▶ **Given problem**:
Go through the listing and copy every line word for word.

▶ **Dataset extract**:
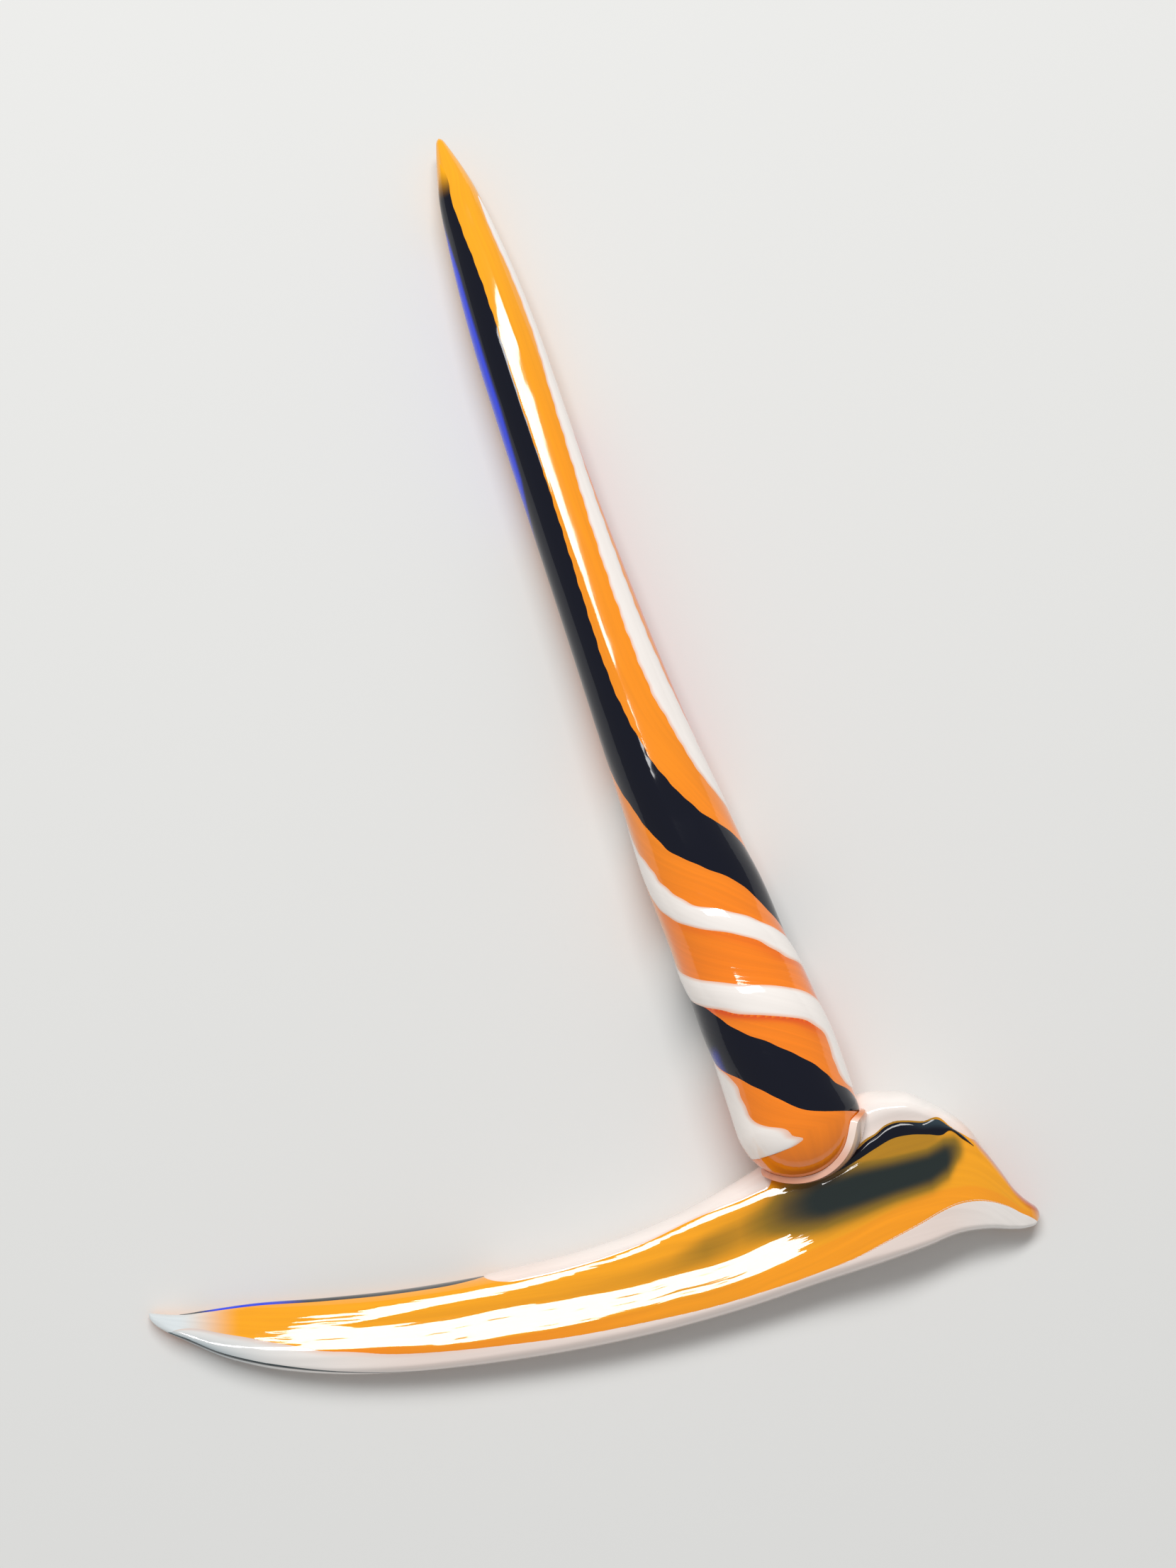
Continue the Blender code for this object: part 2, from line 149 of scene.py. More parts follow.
# Height of the blade's ridge over the table, at distances along the chord.
BLADE_TOP = (
    (0, 1.2), (1.5, 1.9), (4.5, 2.5), (9, 3.2), (15, 3.9), (24, 4.5), (32.5, 4.8), (41.5, 5.0), (50.3, 5.2),
    (56, 5.6), (61.5, 6.4), (65.1, 6.6), (68.1, 6.2), (71, 5.3), (73.1, 4.1), (74.9, 2.8), (75.5, 2.1),
)
# Creases and changes of slope across the blade's top, from its upper edge to its lower one.
STRIP_TOP = (
    (0, .05), (3.2, -.42), (6.2, -.75), (9.1, -1.1), (12, -1.2), (17.9, -1.2), (20.8, -1.02), (26.7, -.7),
    (29.6, -.5), (35.5, .1), (41.3, 1.3), (47.2, 3.25), (50.2, 4.0), (52.5, 4.7), (56, 5.25), (59, 6.3),
    (62, 8.0), (65, 8.5), (68, 8.3), (70, 6.6), (72, 3.9), (74, 1.2), (75.5, .05),
)
STRIP_FOOT = (
    (0, 0), (3, -.9), (9, -2.0), (15, -2.3), (20.8, -2.0), (23.8, -1.7), (29.6, -1.3), (35.5, -.5),
    (41.3, .7), (47.2, 2.6), (50.2, 3.4), (53, 4.15), (56, 4.4), (59, 5.2), (62, 6.6), (65, 7.1), (68, 6.8),
    (70, 5.6), (72, 3.2), (74, .9), (75.5, .02),
)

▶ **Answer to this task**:
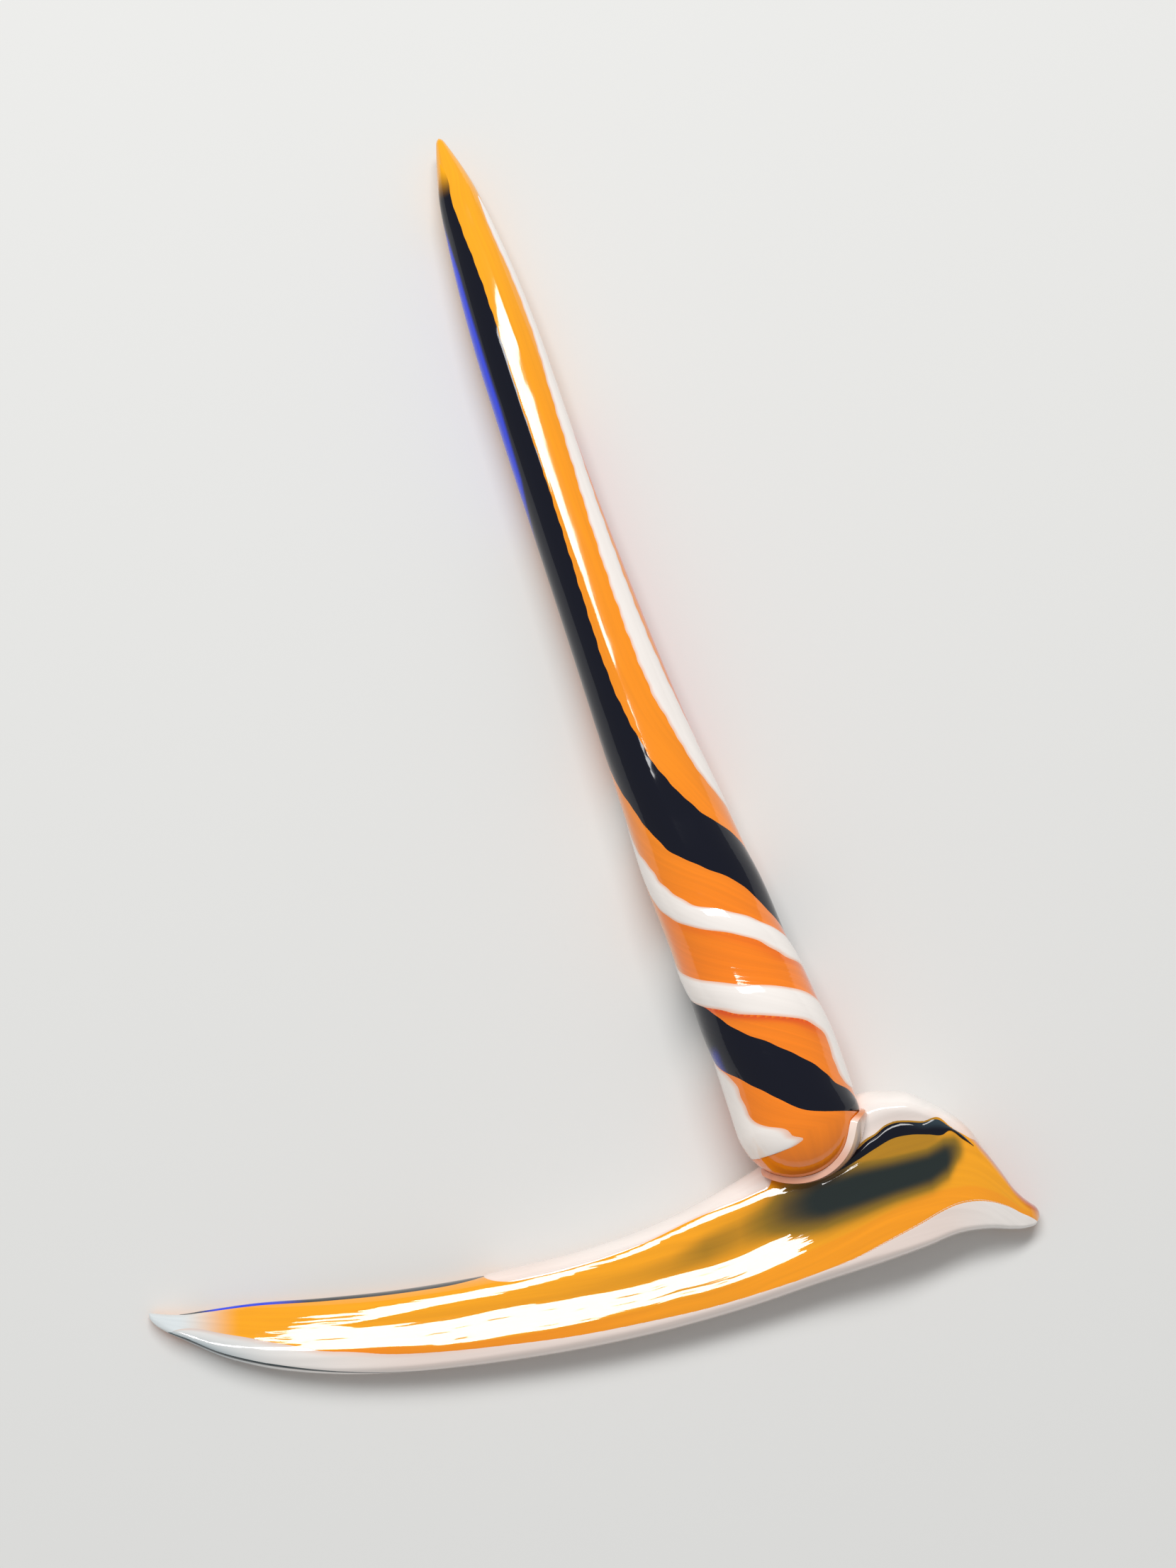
Continue the Blender code for this object: part 2, from line 149 of scene.py. More parts follow.
# Height of the blade's ridge over the table, at distances along the chord.
BLADE_TOP = (
    (0, 1.2), (1.5, 1.9), (4.5, 2.5), (9, 3.2), (15, 3.9), (24, 4.5), (32.5, 4.8), (41.5, 5.0), (50.3, 5.2),
    (56, 5.6), (61.5, 6.4), (65.1, 6.6), (68.1, 6.2), (71, 5.3), (73.1, 4.1), (74.9, 2.8), (75.5, 2.1),
)
# Creases and changes of slope across the blade's top, from its upper edge to its lower one.
STRIP_TOP = (
    (0, .05), (3.2, -.42), (6.2, -.75), (9.1, -1.1), (12, -1.2), (17.9, -1.2), (20.8, -1.02), (26.7, -.7),
    (29.6, -.5), (35.5, .1), (41.3, 1.3), (47.2, 3.25), (50.2, 4.0), (52.5, 4.7), (56, 5.25), (59, 6.3),
    (62, 8.0), (65, 8.5), (68, 8.3), (70, 6.6), (72, 3.9), (74, 1.2), (75.5, .05),
)
STRIP_FOOT = (
    (0, 0), (3, -.9), (9, -2.0), (15, -2.3), (20.8, -2.0), (23.8, -1.7), (29.6, -1.3), (35.5, -.5),
    (41.3, .7), (47.2, 2.6), (50.2, 3.4), (53, 4.15), (56, 4.4), (59, 5.2), (62, 6.6), (65, 7.1), (68, 6.8),
    (70, 5.6), (72, 3.2), (74, .9), (75.5, .02),
)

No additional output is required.